Cuando termino la conversación con Yolanda Castaño, me viene a la mente una famosa frase que Chus Visor, su editor, dijo en una entrevista en El Cultural hace dos años: “Lo siento, pero creo que la poesía femenina en España no está a la altura de la otra, de la masculina”. Y por un momento, se me ocurre que claro, que con un panorama como el que la escritora gallega me ha retratado cómo iba la poesía escrita por mujeres estar a la altura de la de los hombres. Que cómo van ellas a ser buenas poetas, si a menudo ni siquiera las consideramos personas.
Todavía hay más:
—La semana pasada, en Estados Unidos, Lit Hub publicaba un artículo sobre el acoso en el mundo editorial, firmado por algunas de las escritoras y pensadoras más importantes del momento como Roxane Gay.
—En ese mismo país, hace tres años, saltó un escándalo por un editor de una revista que había violado a una joven poeta aprovechándose de su situación de poder.
—Además, quienes hayan visto el último capítulo de Girls, habrán escuchado un fabuloso diálogo sobre los claroscuros del consentimiento, entre el personaje de Lena Dunham y un aclamado escritor que había obligado a una de sus lectoras a chupársela.
—Un poco más abajo del mapa, en México, la joven poeta Clyo Mendoza denunció el acoso sexual de su tutor del Fonca y consiguió que echaran al artista de su puesto.

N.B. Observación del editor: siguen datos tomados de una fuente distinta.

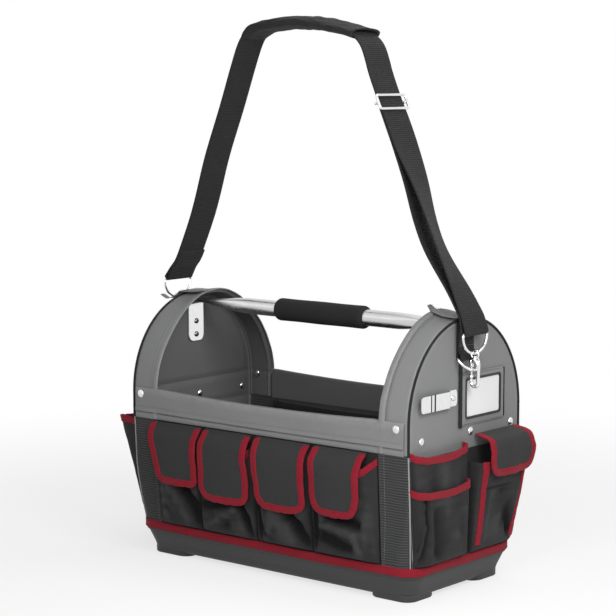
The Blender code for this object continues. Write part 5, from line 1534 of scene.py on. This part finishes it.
def hook_base(side, word):
    tilt = TILTS[word]
    height = RING_BAR.z - RING_HALF * cos(tilt) - RING_WIRE - HOOK_DROPS[word]
    return Vector((side * (RING_BAR.x + RING_HALF * sin(tilt)), STRAP_Y, height))


def ring_bar(side, word):
    return hook_base(side, word) + UP * (RING_RISE + STRAP_RING_HALF)


def rings_and_hooks():
    for side, word in SIDES:
        webbing_loop(side, word)
        tilt = TILTS[word]
        bar = RING_BAR * Vector((side, 1, 1))
        points = [bar + Vector((side * -z * sin(tilt), y, z * cos(tilt))) for y, z in d_outline(RING_HALF)]
        ring = fine_wire(f"d_ring_wire_{word}", points, RING_WIRE, 110, loop=True)
        ride(ring, f"d_ring_{word}", body=f"{word}_d_ring")
        snap_hook(side, word)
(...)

Además, Mendoza recopiló para un reportaje testimonios de escritoras jóvenes que en su país y fuera de él habían sufrido situaciones parecidas a la suya.
—Sin salir de América Latina, desde Argentina la poeta Caterina Scicchitano nos contaba para este artículo sobre las marchas de Ni una menos que en una ocasión el organizador de una lectura intentó invitarla a su casa para que ella le “agradeciera” su invitación a dicho acto.
—Desde Chile, Paula Ilabaca denunció en este otro reportaje que los comportamientos machistas y brutales de los jóvenes escritores no son cosa del pasado, y que el panorama de su país también cuenta con múltiples denuncias de acoso a escritoras.
«Mi casa es este cuerpo que parece una mujer,
no necesito más paredes y adentro tengo
mucho espacio:
ese desierto negro que tanto te asusta.»
(Miriam Reyes, de Bella durmiente)
¿Por dónde empezar? ¿Y por dónde terminar? ¿Es posible empezar a hablar de todo esto? ¿Es posible terminar de hacerlo?
Hoy, 21 de marzo, se celebra en todo el mundo el Día Internacional de la Poesía. Por todas partes los que leen habitualmente el género y también los que no lo hacen compartirán poemas de sus escritores favoritos y brindarán por la poesía que más nos emociona.
Desde aquí, sin embargo, hoy no queremos celebrar la poesía, sino más bien a nuestras poetas valientes. A las que cada día tragan saliva o luchan. A las que escriben desde las sombras y las que prefieren dar la cara. A las que supieron quitarse unas manos de encima, y a las que no, pero hoy batallan para que a nadie más tenga que ocurrirle algo parecido. A las que pudieron hablar. A las que prefirieron no hacerlo pero mandaron su apoyo.
Eso es lo que hoy festejamos. Y ojalá que estas palabras sirvan de precedente.